And in our case, it's the specific object that we're going to make, a LEGO rose, and the instructions. Now, this becomes our spec, or our PRD, of what we need to make, things that don't exist yet, and how it should look and feel. Now, some stuff might already exist, and it'd be wasteful to start over from scratch. So we decide what's worth reusing, and what needs to be made new. And we use design systems to help bridge that gap between Figma and code. They're not just about reusability and code, but also communicating our design intent.
Now, finally, we have production. And this is what gets delivered to our customers. Now, these are the physical LEGO pieces and the act of putting them together. And we make net new pieces for the things that we don't have yet, and assemble them with the pieces that already exist. And when we take the time to go through this process, we're using our expertise as engineers to decide what the right thing is to build. And the clearer this representation is, the easier it is to go from representation to production.

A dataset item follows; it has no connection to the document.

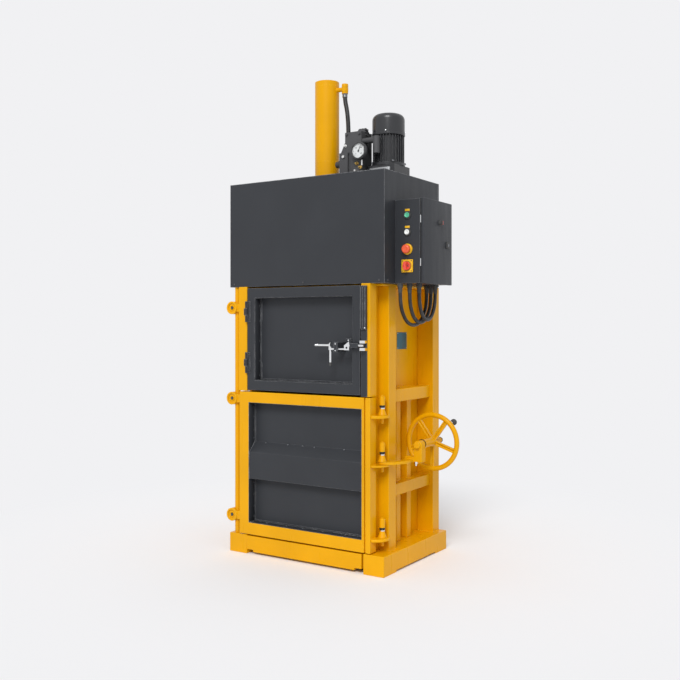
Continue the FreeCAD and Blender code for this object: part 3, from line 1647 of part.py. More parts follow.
def latch_bolt():
    """Handle rod, hollowed cam, lower bar, bracket and bolt in one, with the drop handle."""
    half = latch_plate / 2
    depth = (latch_y - half, latch_y + half)
    cam_left = latch_handle_x - cam_wide / 2
    cam_right = cam_left + cam_wide
    bar_z = latch_z - latch_bar_drop
    foot = bar_z - latch_bar_dia / 2
    top = latch_z + bracket_rise
    rod = cylinder("HandleRod", (latch_tail, latch_y, latch_z), latch_dia, cam_left - latch_tail, "X")
    cam = across_depth("Cam", depth, [[
        (cam_left, foot),
        (cam_right, foot),
        (cam_right, bar_z + latch_bar_dia / 2, -cam_hollow),
        (cam_right, top),
        (cam_left, latch_z + latch_dia / 2),
    ]])
    bracket_left = load_right - bracket_left_in
    bracket_right = bracket_left + bracket_wide
    bracket = across_depth("Bracket", depth, [[
        (bracket_left, foot),
        (bracket_right, foot),
        (bracket_right, top),
        (bracket_left, latch_z),
    ]])
    hole = cylinder(
        "BracketHole",
        (bracket_left + bracket_wide / 2, depth[0] - 1, (foot + latch_z) / 2),
        bracket_hole,
        latch_plate + 2,
        "Y",
    )
    bar = cylinder("LowerBar", (cam_left, latch_y, bar_z), latch_bar_dia, bracket_left - cam_left + half, "X")
    bolt_foot = bracket_right - half
    bolt = cylinder("Bolt", (bolt_foot, latch_y, latch_z), latch_dia, latch_tip - bolt_foot, "X")
    handle = cylinder("DropBar", (latch_handle_x, latch_y, foot - handle_long), handle_dia, handle_long)
    tip = cone(
        "DropTip",
        (latch_handle_x, latch_y, foot - handle_long - handle_tip),
        handle_dia * 0.6,
        handle_dia,
        handle_tip,
    )
    return cut("LatchBolt", join("LatchParts", [rod, cam, bracket, bar, bolt, handle, tip]), [hole])


NODES = (
    ("base_skids", base_skids),
    ("base_rails", base_rails),
    ("floor_plate", floor_plate),
    ("corner_posts", corner_posts),
    ("side_walls", side_walls),
    ("rear_wall", rear_wall),
    ("wall_lattices", wall_lattices),
    ("front_channels", front_channels),
    ("top_frame", top_frame),
    ("upper_jambs", upper_jambs),
    ("jamb_cover", jamb_cover),
    ("latch_keeper", latch_keeper),
    ("jamb_hinges", jamb_hinges),
    ("hinge_bar", hinge_post),
    ("hood", hood),
    ("cylinder_tube", cylinder_tube),
    ("piston_rod", piston_rod),
    ("press_plate", press_plate),
    ("motor_body", motor_body),
    ("motor_cowl", motor_cowl),
    ("valve_block", valve_block),
    ("valve_solenoid", solenoid),
    ("pressure_gauge", pressure_gauge),
    ("pressure_hose", hose),
    ("control_box", control_box),
    ("control_box_hinges", control_hinge),
    ("control_box_door", control_box_door),
    ("control_bezels", bezels),
    ("main_switch", main_switch),
    ("button_green", green_button),
    ("button_white", white_button),
    ("emergency_stop", stop_button),
    ("cable_glands", cable_glands),
    ("bale_door_frame", bale_door_frame),
    ("bale_door_panel", bale_door_panel),
    ("bale_door_lugs", door_lugs),
    ("lug_pins", lug_pins),
    ("lock_arm", lock_arm),
    ("handwheel", handwheel),
    ("wheel_grip", wheel_grip),
    ("loading_door_frame", loading_door_frame),
    ("loading_door_panel", loading_door_panel),
    ("loading_door_hinges", loading_door_hinges),
    ("latch_guide", latch_guide),
    ("latch_bolt", latch_bolt),
)

for node_name, make in NODES:
    piece(make(), node_name)
for cable_number, cable_name in enumerate(CABLES):
    piece(cord(cable_name, cable_points(cable_number), cable_dia), cable_name)

DOC.recompute()

faults = []
for thing in DOC.Objects:
    if "Invalid" in thing.State or "Error" in thing.State:
        faults.append("%s is %s" % (thing.Label, thing.State))
for thing in PIECES:
    if thing.Shape.isNull() or not thing.Shape.isValid():
        faults.append("%s has no valid shape" % thing.Label)
if faults:
    raise RuntimeError("; ".join(faults))

os.makedirs("parts", exist_ok=True)
for thing in PIECES:
    thing.Shape.exportStep(os.path.join("parts", thing.Label + ".step"))
print("%d pieces" % len(PIECES))
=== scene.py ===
"""Looks of an upright cardboard baler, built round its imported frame."""

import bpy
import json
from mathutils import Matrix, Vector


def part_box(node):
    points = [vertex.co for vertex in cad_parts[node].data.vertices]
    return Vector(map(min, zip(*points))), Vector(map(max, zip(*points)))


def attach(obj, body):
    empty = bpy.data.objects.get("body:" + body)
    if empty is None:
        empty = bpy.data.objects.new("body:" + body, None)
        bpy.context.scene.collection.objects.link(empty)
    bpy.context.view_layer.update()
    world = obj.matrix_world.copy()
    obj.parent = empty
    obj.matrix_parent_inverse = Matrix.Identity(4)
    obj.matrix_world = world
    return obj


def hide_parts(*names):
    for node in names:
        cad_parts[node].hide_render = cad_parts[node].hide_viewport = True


bl_info = {
    "name": "Upright Baler Looks",
    "version": (1, 0, 0),
    "blender": (4, 5, 0),
    "location": "3D View > Sidebar > Baler",
    "description": "Finishes, fasteners, dials, cables and stage of an upright baling press",
    "category": "Object",
}

import json
import math

import bmesh
import bpy
from bpy.props import FloatProperty, FloatVectorProperty, IntProperty, PointerProperty
from bpy.types import Operator, Panel, PropertyGroup
from mathutils import Matrix, Vector, noise

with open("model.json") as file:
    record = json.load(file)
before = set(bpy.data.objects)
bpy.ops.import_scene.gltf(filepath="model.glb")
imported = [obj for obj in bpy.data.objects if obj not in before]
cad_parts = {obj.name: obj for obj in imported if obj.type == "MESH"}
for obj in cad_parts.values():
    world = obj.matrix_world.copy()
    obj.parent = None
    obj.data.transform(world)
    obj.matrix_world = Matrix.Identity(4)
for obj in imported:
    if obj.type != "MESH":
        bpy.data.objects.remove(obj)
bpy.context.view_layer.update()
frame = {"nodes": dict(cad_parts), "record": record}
BODY_OF = {
    node: body
    for body, nodes in frame["record"]["behaviour"]["bodies"].items()
    for node in nodes
}


# Settings

def tone(red, green, blue):
    """A screen colour, 0 to 255 a channel, as linear light."""
    def linear(channel):
        share = channel / 255
        return share / 12.92 if share <= 0.04045 else ((share + 0.055) / 1.055) ** 2.4
    return (linear(red), linear(green), linear(blue))


def colour_setting(name, description, default):
    return FloatVectorProperty(
        name=name, description=description, subtype="COLOR", size=3, min=0, max=1, default=default
    )


def length_setting(name, description, default):
    return FloatProperty(name=name, description=description, unit="LENGTH", precision=4, default=default)


class BalerColours(PropertyGroup):
    yellow: colour_setting("Yellow enamel", "Paint of the steel frame, doors and lock", tone(232, 167, 2))
    # Painted highlight: a pale line of this colour is laid along the steel's rounded edges.
    yellow_edge: colour_setting("Yellow edge", "Paint where it thins on an edge", tone(255, 214, 40))
    anthracite: colour_setting("Anthracite coat", "Coat of the hood, panels and loading door",
                               tone(54, 56, 60))
    # Painted highlight: a pale line of this colour is laid along the coat's rounded edges.
    anthracite_edge: colour_setting("Anthracite edge", "Coat where it thins on an edge", tone(186, 187, 190))
    motor: colour_setting("Motor enamel", "Paint of the motor", tone(44, 45, 48))
    iron: colour_setting("Black iron", "Finish of the valve block", tone(26, 27, 29))
    plastic: colour_setting("Black plastic", "Plastic of grips, glands and rings", tone(26, 26, 28))
    rubber: colour_setting("Rubber", "Sheath of cables and hose", tone(22, 22, 24))
    steel: colour_setting("Bright steel", "Plated pins, bolts and rods", tone(176, 178, 181))
    brass: colour_setting("Brass", "Small hydraulic fittings", tone(206, 172, 98))
    dial: colour_setting("Dial", "Face of the pressure gauge", tone(226, 228, 228))
    red: colour_setting("Red plastic", "Stop button and switch", tone(226, 48, 34))
    orange: colour_setting("Stop head", "Head of the emergency stop", tone(238, 96, 58))
    green: colour_setting("Green plastic", "Start button", tone(30, 140, 92))
    white: colour_setting("White plastic", "Reset button", tone(214, 226, 220))
    label: colour_setting("Label yellow", "Plain labels, the stop's collar and the switch plate",
                          tone(242, 186, 16))
    plate: colour_setting("Bare plate", "The plain plate on the right wall", tone(20, 92, 108))
    cast: colour_setting("Cast aluminium", "The pump's flange under the motor", tone(176, 178, 180))
    needle: colour_setting("Dial print", "Needle, marks and numbers of the gauge", tone(30, 31, 33))
    ground: colour_setting("Ground", "Floor and backdrop", tone(241, 241, 243))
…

Now, if our instructions are really good, we can even leverage our AI tools to make this faster. And our expertise can be dedicated to the places where we want to spend time intentionally while we automate the tedium. In Figma, we use design systems to shorten that path from representation to production. And we can ensure that the effort that we're spending on the systems that are needed are being used that allow us we can ensure that we're spending our effort where it's needed, and we're using the systems that we've built to automate away anything that's less important or less impactful. Now, one of the ways that we do this in Figma is with variables and design tokens. These have specific representations in code that we can share directly with our LLMs. And with Code Connect, we're able to link specific code component patterns to components that exist in Figma. Now, this has been huge for improving developer handoff in dev mode, but it's also crucial when we share this with AI tools. And that brings us to how Figma brings this to life. Authoring code is one of the most compelling applications of AI today. And LLMs are trained to do this really well and write in many different ways. But the big challenge is teams need those tools to write code the way that they would write it. And this is where agentic coding tools like VSCode and Copilot provide that code-based context that enable LLMs to write code that matches what you're writing. And all this code has already been written. But what happens about those new ideas? Now, this is where Figma comes in. Because teams are already spending their time exploring, refining, and defining these new ideas on Figma's platform. And we can take that context and pass it to our AI tools to build them the right way. And we do this with the model context protocol, a standard that allows us to bring that context directly to our AI tools.